[Excerpt from a dataset]
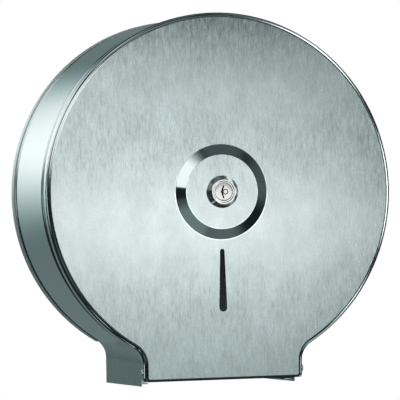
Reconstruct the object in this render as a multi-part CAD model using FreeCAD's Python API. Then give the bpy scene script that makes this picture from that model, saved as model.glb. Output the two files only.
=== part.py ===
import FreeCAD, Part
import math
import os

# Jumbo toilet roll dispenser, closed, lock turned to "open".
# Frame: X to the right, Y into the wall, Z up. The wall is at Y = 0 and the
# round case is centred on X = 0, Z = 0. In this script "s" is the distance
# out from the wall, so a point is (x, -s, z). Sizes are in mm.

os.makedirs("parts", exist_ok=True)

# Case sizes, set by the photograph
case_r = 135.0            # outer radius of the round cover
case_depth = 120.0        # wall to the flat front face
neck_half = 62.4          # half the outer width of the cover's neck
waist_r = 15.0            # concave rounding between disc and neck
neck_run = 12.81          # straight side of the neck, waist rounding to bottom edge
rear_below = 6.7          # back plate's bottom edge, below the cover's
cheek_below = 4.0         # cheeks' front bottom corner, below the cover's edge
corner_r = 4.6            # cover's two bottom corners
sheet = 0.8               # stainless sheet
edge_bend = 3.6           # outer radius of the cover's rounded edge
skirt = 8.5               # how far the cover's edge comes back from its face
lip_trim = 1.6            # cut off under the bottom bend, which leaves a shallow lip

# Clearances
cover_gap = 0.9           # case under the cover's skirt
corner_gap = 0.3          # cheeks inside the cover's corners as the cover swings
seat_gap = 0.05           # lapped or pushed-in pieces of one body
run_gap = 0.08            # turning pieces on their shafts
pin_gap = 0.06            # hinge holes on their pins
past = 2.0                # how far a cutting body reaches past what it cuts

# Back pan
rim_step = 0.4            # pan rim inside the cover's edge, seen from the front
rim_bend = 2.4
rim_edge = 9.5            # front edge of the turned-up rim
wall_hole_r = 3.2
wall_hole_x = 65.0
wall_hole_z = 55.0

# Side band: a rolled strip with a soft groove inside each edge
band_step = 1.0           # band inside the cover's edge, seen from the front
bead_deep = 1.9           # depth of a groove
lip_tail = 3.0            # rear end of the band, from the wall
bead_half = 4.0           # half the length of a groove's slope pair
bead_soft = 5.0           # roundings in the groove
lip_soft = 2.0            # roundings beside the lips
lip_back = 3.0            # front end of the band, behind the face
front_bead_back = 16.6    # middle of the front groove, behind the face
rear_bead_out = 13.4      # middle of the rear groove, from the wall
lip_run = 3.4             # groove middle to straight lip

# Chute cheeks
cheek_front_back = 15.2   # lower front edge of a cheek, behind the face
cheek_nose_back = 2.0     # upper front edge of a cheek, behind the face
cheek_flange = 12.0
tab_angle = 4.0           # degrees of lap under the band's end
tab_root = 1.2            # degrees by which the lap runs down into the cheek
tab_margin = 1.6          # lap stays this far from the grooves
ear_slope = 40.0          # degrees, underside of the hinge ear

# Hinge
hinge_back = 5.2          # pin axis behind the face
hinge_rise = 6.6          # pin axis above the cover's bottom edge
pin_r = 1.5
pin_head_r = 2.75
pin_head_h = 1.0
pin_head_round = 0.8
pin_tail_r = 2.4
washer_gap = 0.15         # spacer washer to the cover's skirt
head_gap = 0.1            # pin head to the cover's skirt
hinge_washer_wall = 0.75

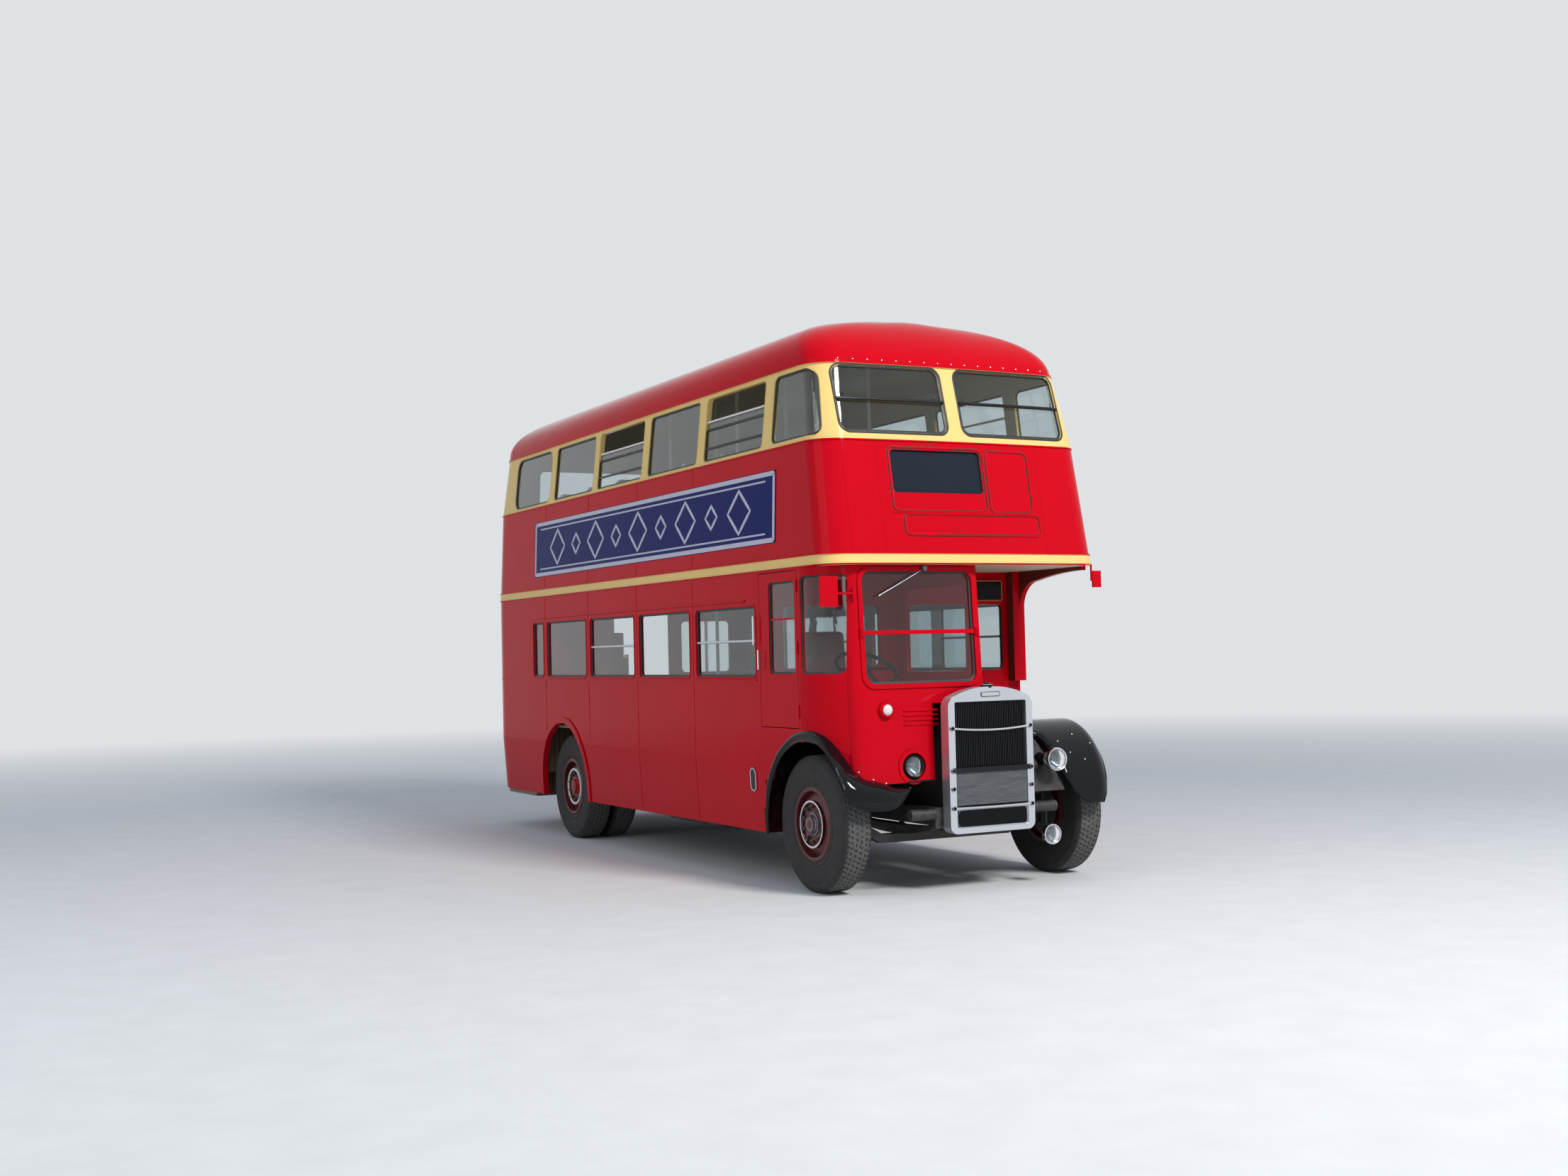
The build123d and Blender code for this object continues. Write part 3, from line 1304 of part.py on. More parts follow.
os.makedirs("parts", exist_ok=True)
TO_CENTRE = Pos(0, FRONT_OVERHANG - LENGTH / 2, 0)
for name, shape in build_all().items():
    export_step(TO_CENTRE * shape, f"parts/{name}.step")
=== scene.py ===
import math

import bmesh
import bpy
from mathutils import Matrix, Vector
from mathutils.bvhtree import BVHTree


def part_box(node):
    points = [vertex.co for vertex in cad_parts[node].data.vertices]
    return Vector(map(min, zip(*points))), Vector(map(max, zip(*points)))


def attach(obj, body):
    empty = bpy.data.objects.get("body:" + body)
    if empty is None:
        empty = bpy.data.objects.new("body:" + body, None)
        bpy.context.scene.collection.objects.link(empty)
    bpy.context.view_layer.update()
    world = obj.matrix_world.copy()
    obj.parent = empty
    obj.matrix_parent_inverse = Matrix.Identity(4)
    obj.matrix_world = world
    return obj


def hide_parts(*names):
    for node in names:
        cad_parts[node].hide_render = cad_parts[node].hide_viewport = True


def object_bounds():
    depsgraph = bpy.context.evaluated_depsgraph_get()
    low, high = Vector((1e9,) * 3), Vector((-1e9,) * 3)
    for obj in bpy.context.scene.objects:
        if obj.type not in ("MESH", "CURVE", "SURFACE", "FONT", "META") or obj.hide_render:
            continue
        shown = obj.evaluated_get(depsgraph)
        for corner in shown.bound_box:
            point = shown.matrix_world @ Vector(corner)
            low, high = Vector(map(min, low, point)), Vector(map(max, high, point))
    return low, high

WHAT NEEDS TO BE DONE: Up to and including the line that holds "what it cuts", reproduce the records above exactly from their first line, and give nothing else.

TASK ANSWER:
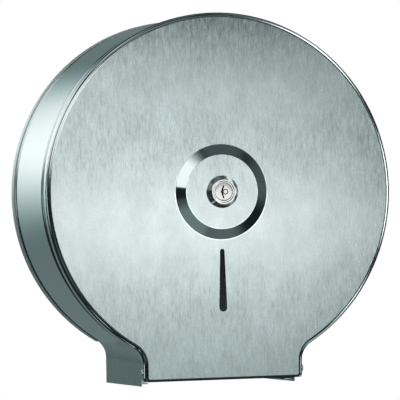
Reconstruct the object in this render as a multi-part CAD model using FreeCAD's Python API. Then give the bpy scene script that makes this picture from that model, saved as model.glb. Output the two files only.
=== part.py ===
import FreeCAD, Part
import math
import os

# Jumbo toilet roll dispenser, closed, lock turned to "open".
# Frame: X to the right, Y into the wall, Z up. The wall is at Y = 0 and the
# round case is centred on X = 0, Z = 0. In this script "s" is the distance
# out from the wall, so a point is (x, -s, z). Sizes are in mm.

os.makedirs("parts", exist_ok=True)

# Case sizes, set by the photograph
case_r = 135.0            # outer radius of the round cover
case_depth = 120.0        # wall to the flat front face
neck_half = 62.4          # half the outer width of the cover's neck
waist_r = 15.0            # concave rounding between disc and neck
neck_run = 12.81          # straight side of the neck, waist rounding to bottom edge
rear_below = 6.7          # back plate's bottom edge, below the cover's
cheek_below = 4.0         # cheeks' front bottom corner, below the cover's edge
corner_r = 4.6            # cover's two bottom corners
sheet = 0.8               # stainless sheet
edge_bend = 3.6           # outer radius of the cover's rounded edge
skirt = 8.5               # how far the cover's edge comes back from its face
lip_trim = 1.6            # cut off under the bottom bend, which leaves a shallow lip

# Clearances
cover_gap = 0.9           # case under the cover's skirt
corner_gap = 0.3          # cheeks inside the cover's corners as the cover swings
seat_gap = 0.05           # lapped or pushed-in pieces of one body
run_gap = 0.08            # turning pieces on their shafts
pin_gap = 0.06            # hinge holes on their pins
past = 2.0                # how far a cutting body reaches past what it cuts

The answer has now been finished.